Caixin
Feb 26, 2019 07:26 PM
FINANCE

Big Banks Urged to Lend to China’s Credit-Starved Private Sector

Large state-controlled banks are required to increase their loans to small enterprises by more than 30% this year, the CBIRC has said in a notice. Photo: VCG
Large state-controlled banks are required to increase their loans to small enterprises by more than 30% this year, the CBIRC has said in a notice. Photo: VCG

China’s banking authority has urged banks to give out more loans to small enterprises, as part of a broader plan to aid the country’s private sector.

Large state-owned lenders have been asked to take a leading role in the initiative and increase lending to certain small companies by more than 30% this year, the China Banking and Insurance Regulatory Commission (CBIRC) said in a notice (link in Chinese) on Monday.

The CBIRC specifically wants the banks to boost lending to companies with credit lines under 10 million yuan ($1.5 million), the notice said.
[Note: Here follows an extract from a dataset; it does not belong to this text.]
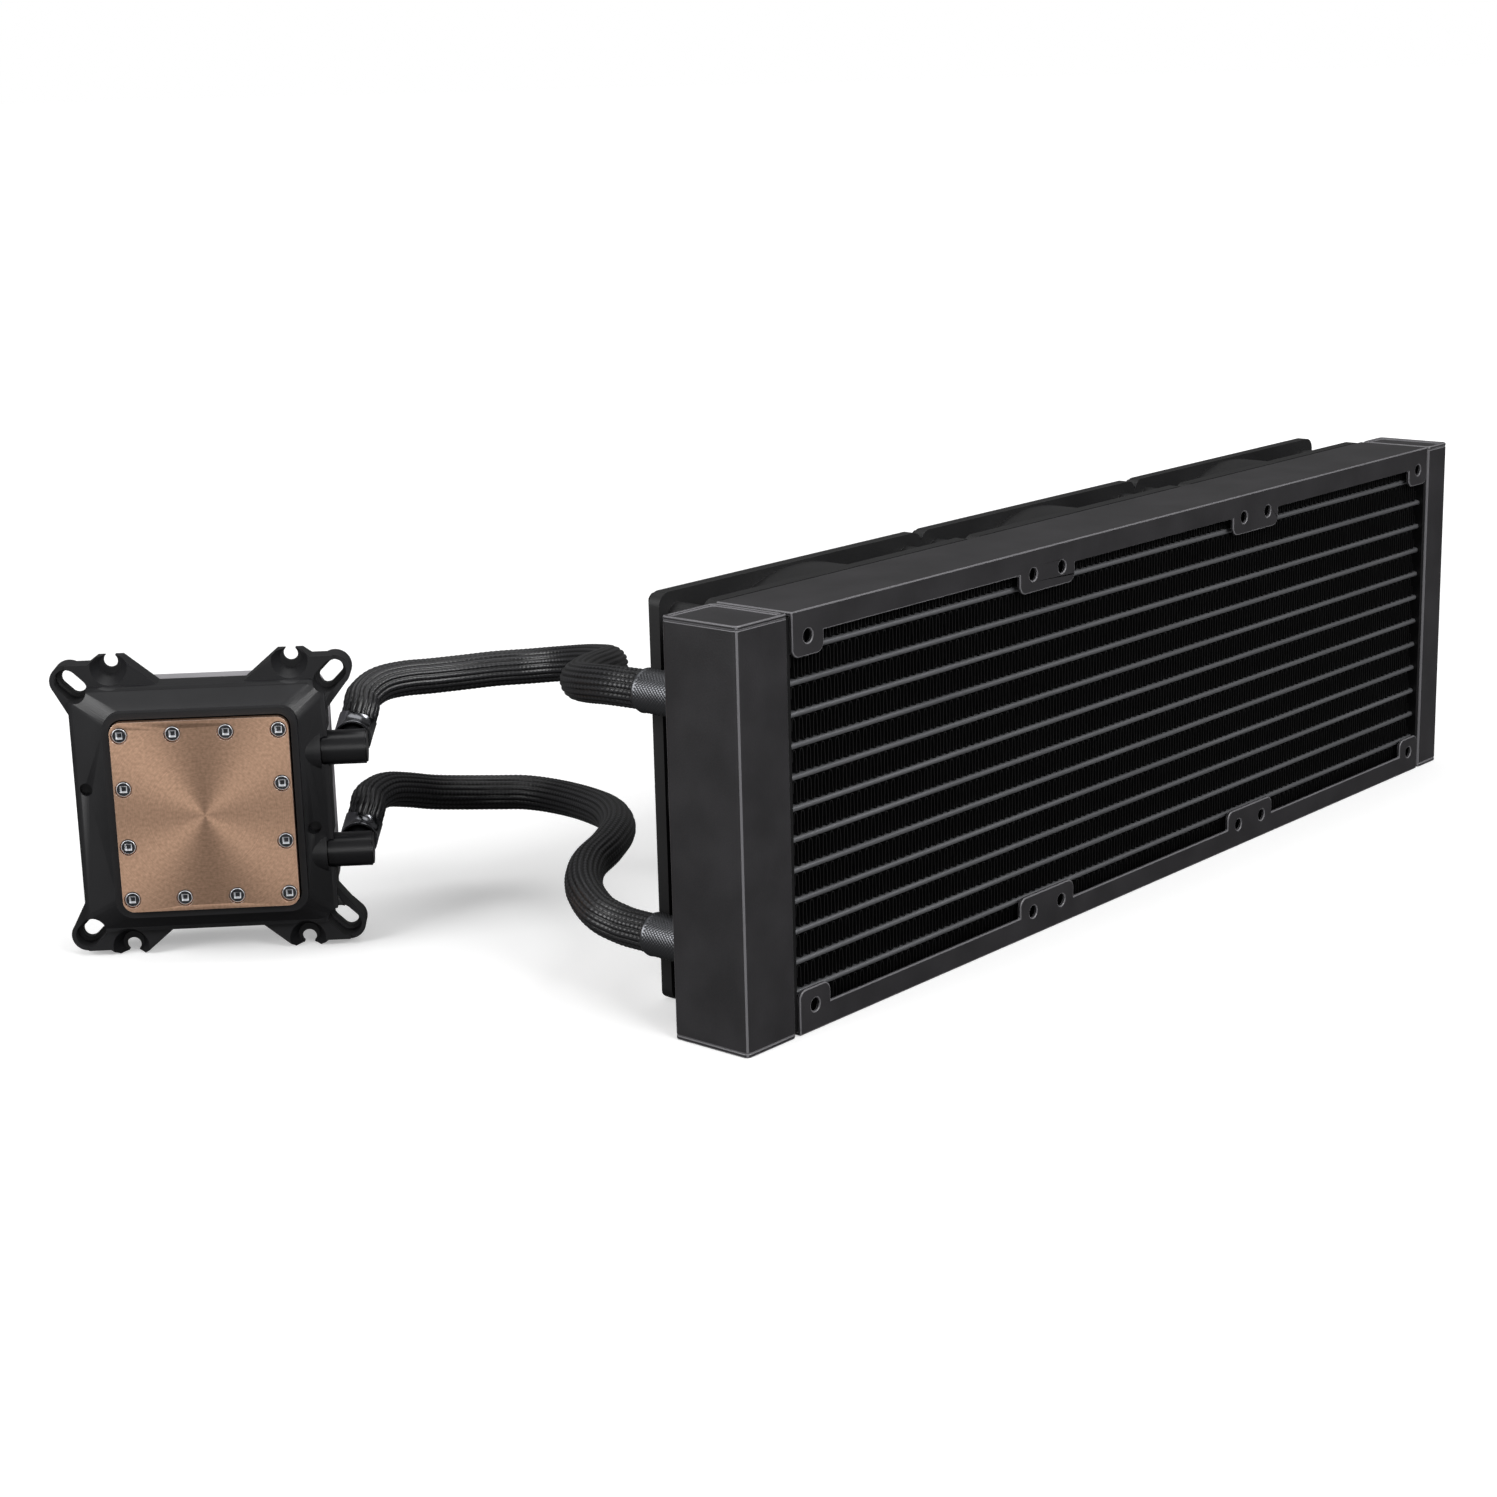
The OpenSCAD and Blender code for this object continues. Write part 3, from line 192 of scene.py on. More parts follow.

Loan to private companies have been on the rise in China over the last year as the government has stepped up efforts to aid the private sector. By the end of the fourth quarter of 2018, there was 33.5 trillion yuan ($5 trillion) in outstanding bank loans to small and micro companies and 9.4 trillion yuan in outstanding loans to firms with credit lines of less than 10 million yuan, according to CBIRC data (link in Chinese). The latter figure was up 21.8% year-on-year.
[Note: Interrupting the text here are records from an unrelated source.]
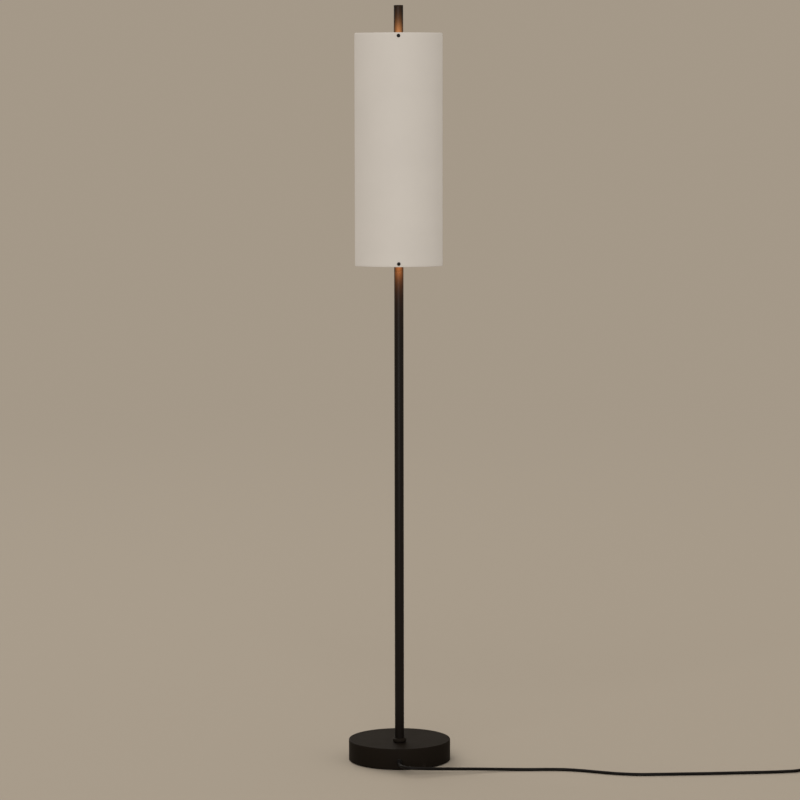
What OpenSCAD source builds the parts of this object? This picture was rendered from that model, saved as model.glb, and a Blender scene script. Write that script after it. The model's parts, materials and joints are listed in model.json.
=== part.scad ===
// Column floor lamp. A heavy round foot carries a slim two-part stem, and the upper part turns in
// the lower one. A strip of lights looks out of a window in the stem's upper part, at the inner face
// of a curved sheet that stands in front of it on two spacers.
// The origin is on the floor under the foot's centre. The sheet faces -Y, and +Z is up.

/* [Foot] */
// Diameter of the foot's cover
base_d = 200; // [190:5:260]
// Height of the foot's top above the floor
base_h = 42; // [40:1:60]
// Sheet thickness of the cover
cover_wall = 2; // [1.5:0.25:3]
// Rounding of the cover's top edge
cover_edge_r = 1.5; // [0.5:0.25:1.5]
// Height of the soft ring that the foot stands on
ring_h = 2; // [1:0.5:3]
// Width of the soft ring
ring_w = 8; // [5:1:10]
// Distance from the cover's outside to the soft ring
ring_inset = 5; // [4:1:8]
// Thickness of the bottom plate
plate_t = 2; // [1.5:0.25:3]
// Thickness of iron left above the cavity in the weight
weight_roof = 8; // [6:1:10]
// Width of the cavity in the weight
cavity_w = 124; // [116:2:130]
// Distance from the foot's centre to the cavity's front wall
cavity_front = 66; // [62:1:68]
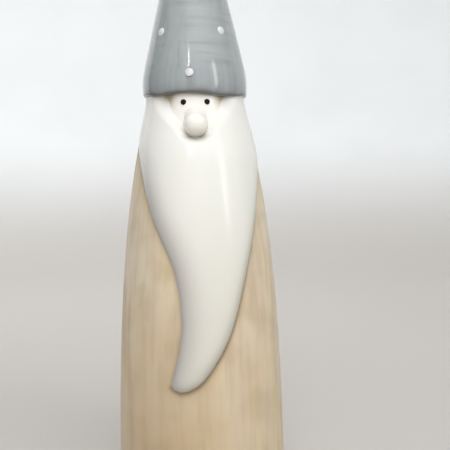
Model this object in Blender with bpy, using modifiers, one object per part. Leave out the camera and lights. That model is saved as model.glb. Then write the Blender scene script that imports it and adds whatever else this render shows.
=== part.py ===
"""Tomte gnome figurine: a hollow ceramic gnome in a washed coat, with a horn-shaped beard and a cone hat.

Metres, +Z up. The origin is the centre of the foot ring, on the table. The gnome looks along -Y.
Angles around the figure are in degrees from the front, positive towards +X.
Nothing moves: every piece is luted to its neighbour, and SEAT_GAP stands for the joint's slip.
"""

import math

import bmesh
import bpy
import numpy as np
from mathutils import Matrix, Vector

NAME = "tomte_figurine"

# Joints between pieces
SEAT_GAP = 0.0003

# Coat: a turned shell, straight at the foot and drawn in towards the neck
COAT_HEIGHT = 0.1660
FOOT_RADIUS = 0.0355
FOOT_ROUNDING = 0.0010
COAT_WALL = 0.0040
BELLY_HANDLE = 0.1225
NECK_HANDLE = 0.0165
NECK_TAPER = math.radians(5.0)
NECK_WALL = 0.0018
NECK_SEAT_DEPTH = 0.0240

# Floor slab, pushed up into a rebate in the foot
FLOOR_THICKNESS = 0.0035
FLOOR_RECESS = 0.0015
FLOOR_LEDGE = 0.0012
VENT_RADIUS = 0.0050

# Head: a thimble whose front is built out into the face
HEAD_RADIUS = 0.0185
HEAD_WALL = 0.0030
HEAD_RISE = 0.0060
HEAD_VENT_RADIUS = 0.0030
FACE_SINK = 0.0008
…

However, experts have expressed concerns over the risk of a potential rise in bad loans as the competition to issue such loans has grown fiercer, multiple sources in the banking industry told Caixin.

One bank auditor was concerned that banks might skimp on their credit standards as they rush to comply with the regulator’s initiative. That could lead to an increase in bad loans, the auditor said.

To address the issue, the CBIRC has also urged commercial banks to establish an effective risk control system and told the banks not to excessively issue loans.

Also, to stop banks from reporting inaccurate numbers, the regulator said that it will clarify what types of loans can be classified as lending to private firms. It also offered to exempt banks from responsibility for making bad loans as long as their due diligence was done properly. The CBIRC notice did not explain what it meant by the exemption.

The measure is in line with the government’s recent efforts to aid the private sector, which provides roughly half of the country’s tax revenue, accounts for 60% of its gross domestic product and employs 80% of the urban workforce.

At a symposium with entrepreneurs in November, President Xi Jinping promised “unswerving support” for the private sector and outlined six ways to aid private companies, including easing taxation and administration costs and helping private companies to obtain financing.

As a result, Chinese authorities have rolled out measures to help, including promises of tax cuts and better access to financing. Following the call of financial regulators, brokerages have set up billions of yuan in funds that specifically aim to provide private sector financing.